START Task inputs

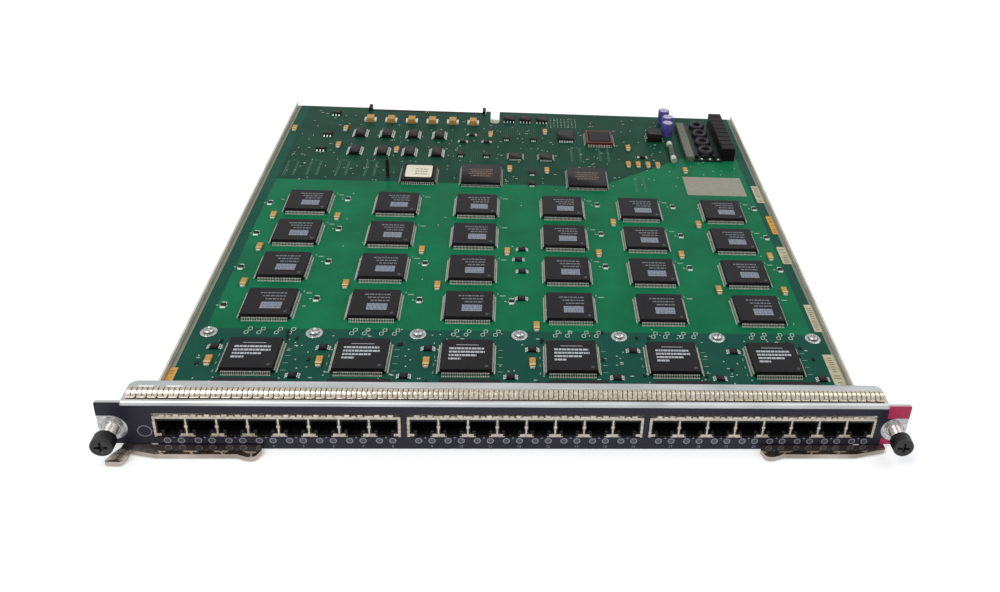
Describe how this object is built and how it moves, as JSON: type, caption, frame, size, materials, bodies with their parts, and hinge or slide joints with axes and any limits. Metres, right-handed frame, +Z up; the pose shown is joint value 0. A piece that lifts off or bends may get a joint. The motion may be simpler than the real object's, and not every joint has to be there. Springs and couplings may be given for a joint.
{
  "type": "switch line card",
  "caption": "Plug-in network card: row of port sockets in a dark front panel with thumbscrews and ejector levers, chip-covered board in a sheet tray",
  "frame": {"origin": "middle of the panel's width, on the rear face of the panel that seats on the chassis, at the underside of the card", "axes": "+X along the front panel to the right as seen from the front, +Y from the panel to the backplane connector, +Z up through the board"},
  "size_m": [0.3872, 0.3981, 0.0302],
  "materials": {
    "connector_mould": "beige moulding",
    "screw_steel": "plated steel",
    "can_sleeve": "purple sleeve",
    "tray_steel": "zinc plated sheet",
    "tantalum_case": "yellow moulded case",
    "lead_metal": "tinned leads",
    "chip_mould": "chip moulding compound",
    "socket_mould": "red-brown socket",
    "board_laminate": "green solder mask",
    "connector_capacitor_case": "orange moulded case",
    "block_case": "black potted case",
    "coil_core": "dark coil",
    "strip_mould": "beige strip",
    "lever_nickel": "nickel plated bar",
    "gasket_spring": "bright spring sheet",
    "panel_steel": "zinc plated sheet",
    "fuse_tube": "grey tube",
    "inductor_case": "ferrite",
    "contact_metal": "plated contact springs",
    "jack_mould": "black moulding",
    "shield_tin": "tinned brass sheet",
    "bracket_steel": "plated sheet",
    "rivet_steel": "plated steel",
    "clear_guide": "clear moulded light guide",
    "light_body": "small light",
    "ferrite_case": "moulded case",
    "accent_film": "crimson printed film",
    "overlay_film": "dark printed film",
    "label_paper": "plain paper",
    "power_case": "moulding",
    "ring_steel": "spring steel",
    "bush_steel": "turned and plated",
    "washer_steel": "plated steel",
    "standoff_steel": "plated steel",
    "post_plastic": "dark post",
    "thumbscrew_black": "black head",
    "ceramic": "ceramic body"
  },
  "bodies": {
    "card": {"backplane_connector": "connector_mould", "board_screws": "screw_steel", "capacitor_cans": "can_sleeve", "carrier_tray": "tray_steel", "chip_capacitors": "tantalum_case", "chip_leads": "lead_metal", "chip_row_1": "chip_mould", "chip_row_2": "chip_mould", "chip_row_3": "chip_mould", "chip_row_4": "chip_mould", "chip_sockets": "socket_mould", "circuit_board": "board_laminate", "connector_capacitors": "connector_capacitor_case", "connector_pins": "lead_metal", "controllers": "chip_mould", "converter_block": "block_case", "converter_coils": "coil_core", "converter_strip": "strip_mould", "driver_chips": "chip_mould", "emi_gasket": "gasket_spring", "front_chips": "chip_mould", "front_panel": "panel_steel", "fuse": "fuse_tube", "inductor": "inductor_case", "jack_contacts": "contact_metal", "jack_housing_centre": "jack_mould", "jack_housing_left": "jack_mould", "jack_housing_right": "jack_mould", "jack_shield_centre": "shield_tin", "jack_shield_left": "shield_tin", "jack_shield_right": "shield_tin", "lever_brackets": "bracket_steel", "lever_rivets": "rivet_steel", "light_guides": "clear_guide", "lights": "light_body", "magnetics": "ferrite_case", "overlay_accent": "accent_film", "panel_overlay": "overlay_film", "plain_labels": "label_paper", "power_transistors": "power_case", "rear_capacitors": "tantalum_case", "screw_bushes": "bush_steel", "screw_washers": "washer_steel", "small_circuits": "chip_mould", "small_outline_chips": "chip_mould", "socketed_chips": "chip_mould", "standoffs": "standoff_steel", "test_post": "post_plastic", "two_pad_parts": "ceramic"},
    "screw_left": {"thumbscrew_left": "thumbscrew_black"},
    "screw_right": {"thumbscrew_right": "thumbscrew_black"},
    "ring_left": {"retaining_ring_left": "ring_steel"},
    "ring_right": {"retaining_ring_right": "ring_steel"},
    "lever_left": {"ejector_lever_left": "lever_nickel"},
    "lever_right": {"ejector_lever_right": "lever_nickel"}
  },
  "joints": [
    {"name": "screw_slide_left", "type": "slide", "parent": "card", "child": "ring_left", "axis": [0, 1, 0], "range_m": [0, 0.0045]},
    {"name": "screw_turn_left", "type": "hinge", "parent": "ring_left", "child": "screw_left", "pos_m": [-0.18773, 0, 0.0127], "axis": [0, 1, 0], "continuous": true},
    {"name": "screw_slide_right", "type": "slide", "parent": "card", "child": "ring_right", "axis": [0, 1, 0], "range_m": [0, 0.0045]},
    {"name": "screw_turn_right", "type": "hinge", "parent": "ring_right", "child": "screw_right", "pos_m": [0.18773, 0, 0.0127], "axis": [0, 1, 0], "continuous": true},
    {"name": "lever_swing_left", "type": "hinge", "parent": "card", "child": "lever_left", "pos_m": [-0.17853, 0.0052, 0], "axis": [0, 0, 1], "range_deg": [-60, 0]},
    {"name": "lever_swing_right", "type": "hinge", "parent": "card", "child": "lever_right", "pos_m": [0.17853, 0.0052, 0], "axis": [0, 0, 1], "range_deg": [0, 60]}
  ]
}
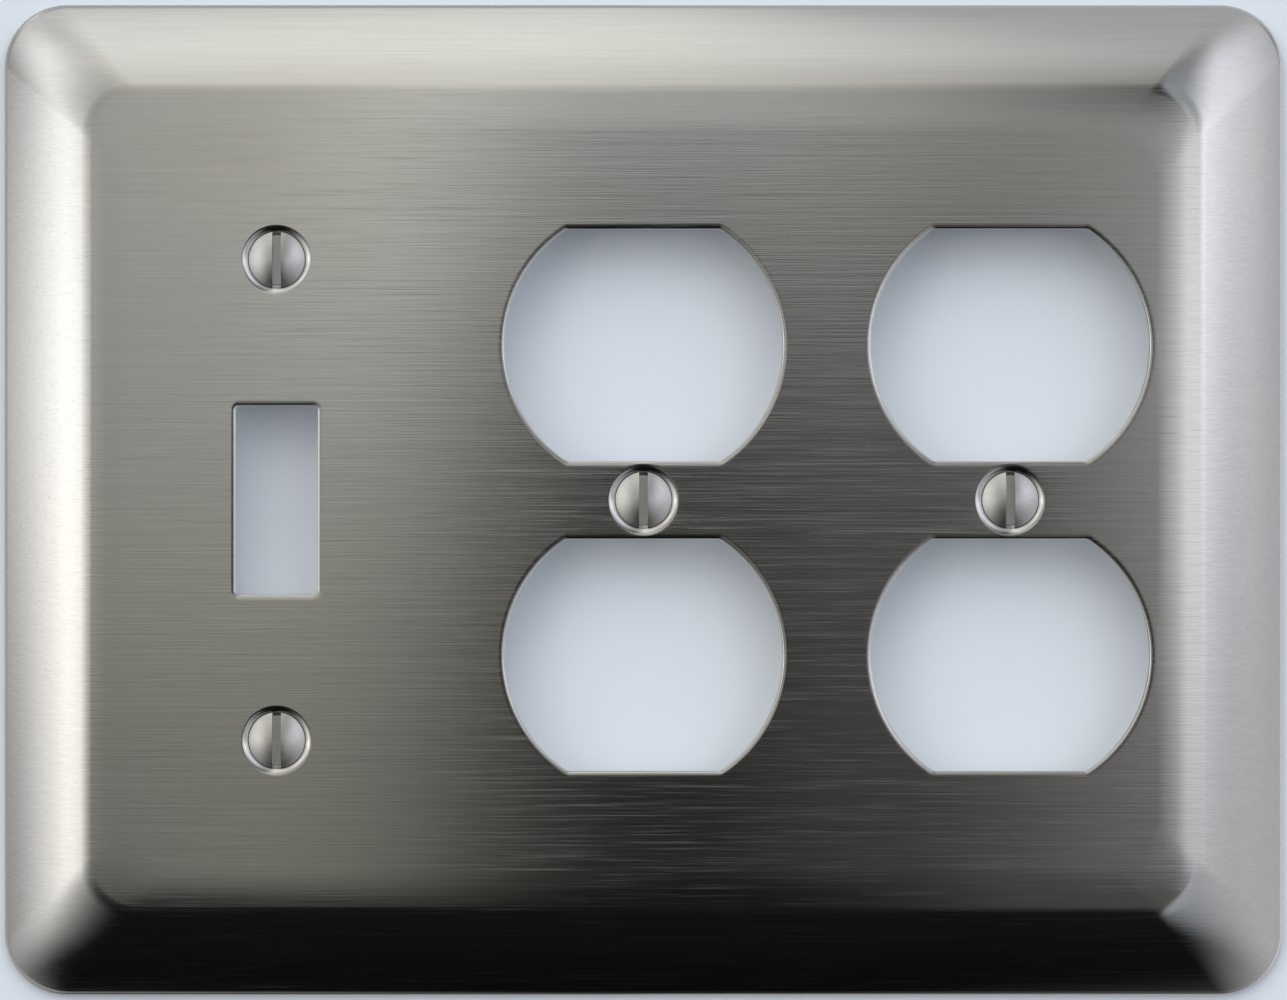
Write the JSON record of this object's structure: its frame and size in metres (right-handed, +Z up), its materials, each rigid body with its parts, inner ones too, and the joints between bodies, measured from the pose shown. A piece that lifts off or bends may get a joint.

END Task inputs

◆ What you are asked to do ◆
Write out every line of the records exactly.

◆ Solution ◆
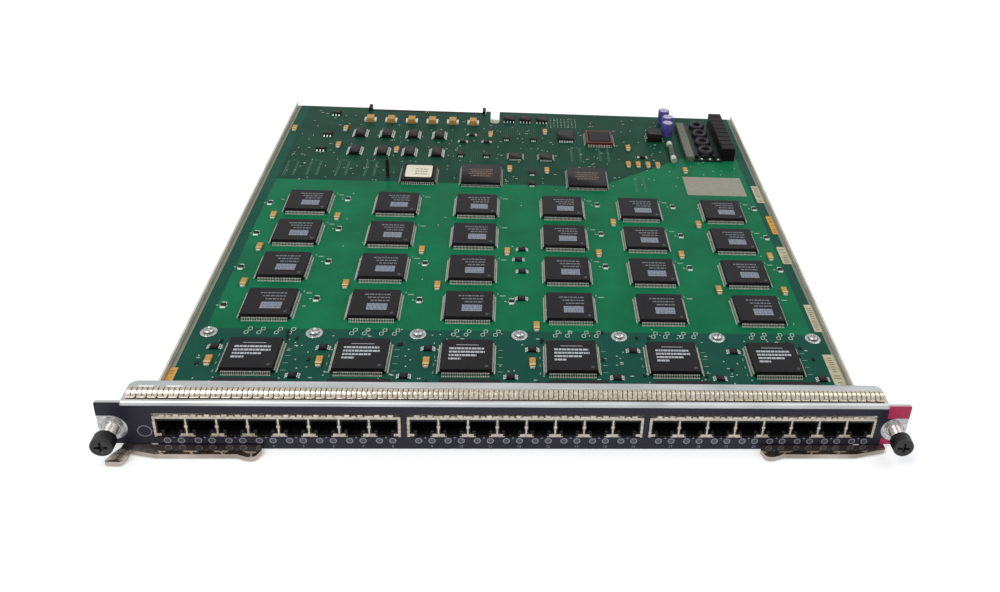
Describe how this object is built and how it moves, as JSON: type, caption, frame, size, materials, bodies with their parts, and hinge or slide joints with axes and any limits. Metres, right-handed frame, +Z up; the pose shown is joint value 0. A piece that lifts off or bends may get a joint. The motion may be simpler than the real object's, and not every joint has to be there. Springs and couplings may be given for a joint.
{
  "type": "switch line card",
  "caption": "Plug-in network card: row of port sockets in a dark front panel with thumbscrews and ejector levers, chip-covered board in a sheet tray",
  "frame": {"origin": "middle of the panel's width, on the rear face of the panel that seats on the chassis, at the underside of the card", "axes": "+X along the front panel to the right as seen from the front, +Y from the panel to the backplane connector, +Z up through the board"},
  "size_m": [0.3872, 0.3981, 0.0302],
  "materials": {
    "connector_mould": "beige moulding",
    "screw_steel": "plated steel",
    "can_sleeve": "purple sleeve",
    "tray_steel": "zinc plated sheet",
    "tantalum_case": "yellow moulded case",
    "lead_metal": "tinned leads",
    "chip_mould": "chip moulding compound",
    "socket_mould": "red-brown socket",
    "board_laminate": "green solder mask",
    "connector_capacitor_case": "orange moulded case",
    "block_case": "black potted case",
    "coil_core": "dark coil",
    "strip_mould": "beige strip",
    "lever_nickel": "nickel plated bar",
    "gasket_spring": "bright spring sheet",
    "panel_steel": "zinc plated sheet",
    "fuse_tube": "grey tube",
    "inductor_case": "ferrite",
    "contact_metal": "plated contact springs",
    "jack_mould": "black moulding",
    "shield_tin": "tinned brass sheet",
    "bracket_steel": "plated sheet",
    "rivet_steel": "plated steel",
    "clear_guide": "clear moulded light guide",
    "light_body": "small light",
    "ferrite_case": "moulded case",
    "accent_film": "crimson printed film",
    "overlay_film": "dark printed film",
    "label_paper": "plain paper",
    "power_case": "moulding",
    "ring_steel": "spring steel",
    "bush_steel": "turned and plated",
    "washer_steel": "plated steel",
    "standoff_steel": "plated steel",
    "post_plastic": "dark post",
    "thumbscrew_black": "black head",
    "ceramic": "ceramic body"
  },
  "bodies": {
    "card": {"backplane_connector": "connector_mould", "board_screws": "screw_steel", "capacitor_cans": "can_sleeve", "carrier_tray": "tray_steel", "chip_capacitors": "tantalum_case", "chip_leads": "lead_metal", "chip_row_1": "chip_mould", "chip_row_2": "chip_mould", "chip_row_3": "chip_mould", "chip_row_4": "chip_mould", "chip_sockets": "socket_mould", "circuit_board": "board_laminate", "connector_capacitors": "connector_capacitor_case", "connector_pins": "lead_metal", "controllers": "chip_mould", "converter_block": "block_case", "converter_coils": "coil_core", "converter_strip": "strip_mould", "driver_chips": "chip_mould", "emi_gasket": "gasket_spring", "front_chips": "chip_mould", "front_panel": "panel_steel", "fuse": "fuse_tube", "inductor": "inductor_case", "jack_contacts": "contact_metal", "jack_housing_centre": "jack_mould", "jack_housing_left": "jack_mould", "jack_housing_right": "jack_mould", "jack_shield_centre": "shield_tin", "jack_shield_left": "shield_tin", "jack_shield_right": "shield_tin", "lever_brackets": "bracket_steel", "lever_rivets": "rivet_steel", "light_guides": "clear_guide", "lights": "light_body", "magnetics": "ferrite_case", "overlay_accent": "accent_film", "panel_overlay": "overlay_film", "plain_labels": "label_paper", "power_transistors": "power_case", "rear_capacitors": "tantalum_case", "screw_bushes": "bush_steel", "screw_washers": "washer_steel", "small_circuits": "chip_mould", "small_outline_chips": "chip_mould", "socketed_chips": "chip_mould", "standoffs": "standoff_steel", "test_post": "post_plastic", "two_pad_parts": "ceramic"},
    "screw_left": {"thumbscrew_left": "thumbscrew_black"},
    "screw_right": {"thumbscrew_right": "thumbscrew_black"},
    "ring_left": {"retaining_ring_left": "ring_steel"},
    "ring_right": {"retaining_ring_right": "ring_steel"},
    "lever_left": {"ejector_lever_left": "lever_nickel"},
    "lever_right": {"ejector_lever_right": "lever_nickel"}
  },
  "joints": [
    {"name": "screw_slide_left", "type": "slide", "parent": "card", "child": "ring_left", "axis": [0, 1, 0], "range_m": [0, 0.0045]},
    {"name": "screw_turn_left", "type": "hinge", "parent": "ring_left", "child": "screw_left", "pos_m": [-0.18773, 0, 0.0127], "axis": [0, 1, 0], "continuous": true},
    {"name": "screw_slide_right", "type": "slide", "parent": "card", "child": "ring_right", "axis": [0, 1, 0], "range_m": [0, 0.0045]},
    {"name": "screw_turn_right", "type": "hinge", "parent": "ring_right", "child": "screw_right", "pos_m": [0.18773, 0, 0.0127], "axis": [0, 1, 0], "continuous": true},
    {"name": "lever_swing_left", "type": "hinge", "parent": "card", "child": "lever_left", "pos_m": [-0.17853, 0.0052, 0], "axis": [0, 0, 1], "range_deg": [-60, 0]},
    {"name": "lever_swing_right", "type": "hinge", "parent": "card", "child": "lever_right", "pos_m": [0.17853, 0.0052, 0], "axis": [0, 0, 1], "range_deg": [0, 60]}
  ]
}
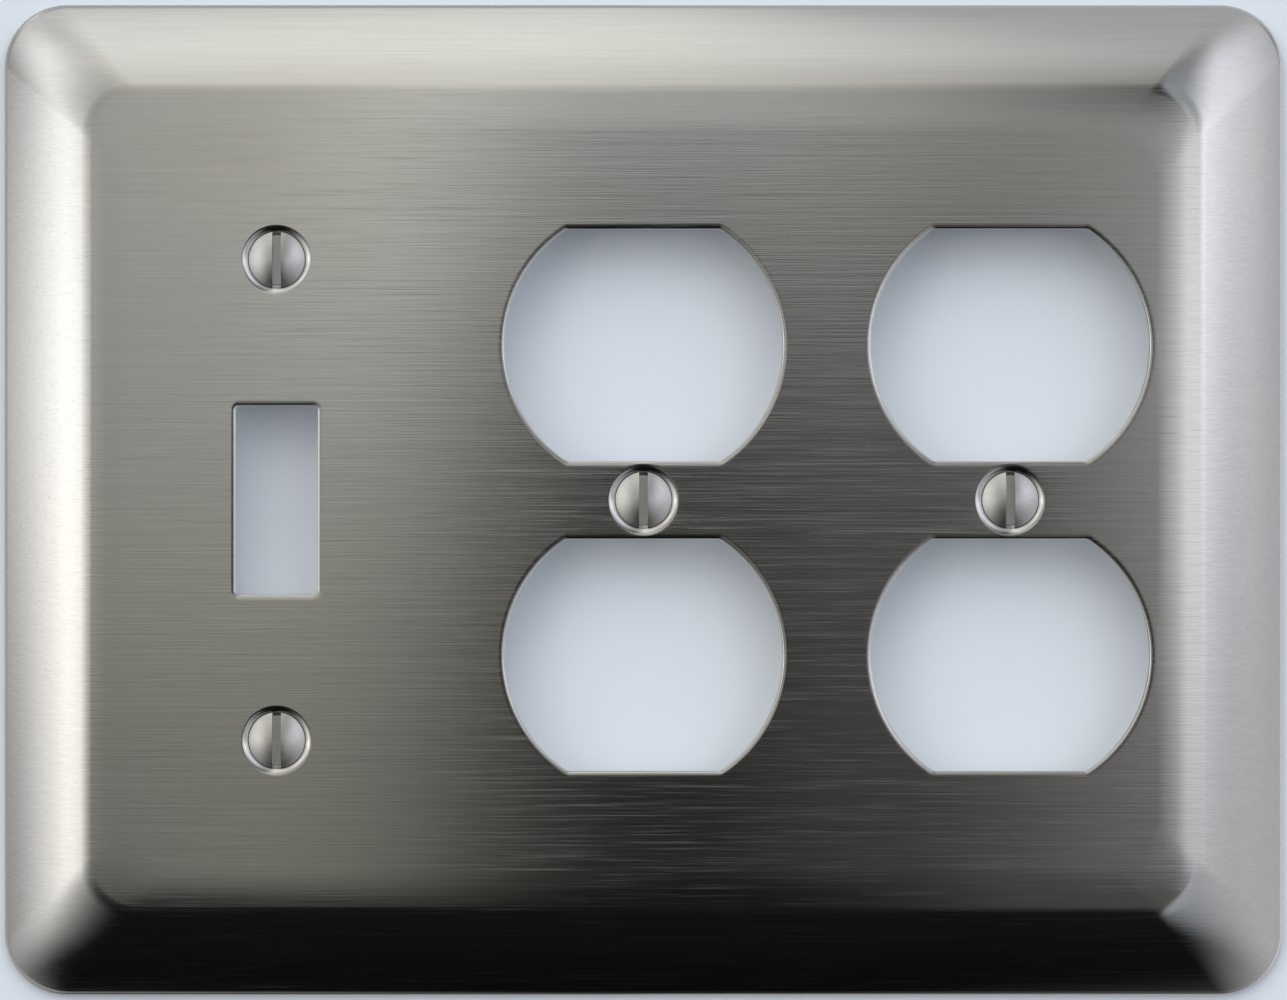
Write the JSON record of this object's structure: its frame and size in metres (right-handed, +Z up), its materials, each rigid body with its parts, inner ones too, and the joints between bodies, measured from the pose shown. A piece that lifts off or bends may get a joint.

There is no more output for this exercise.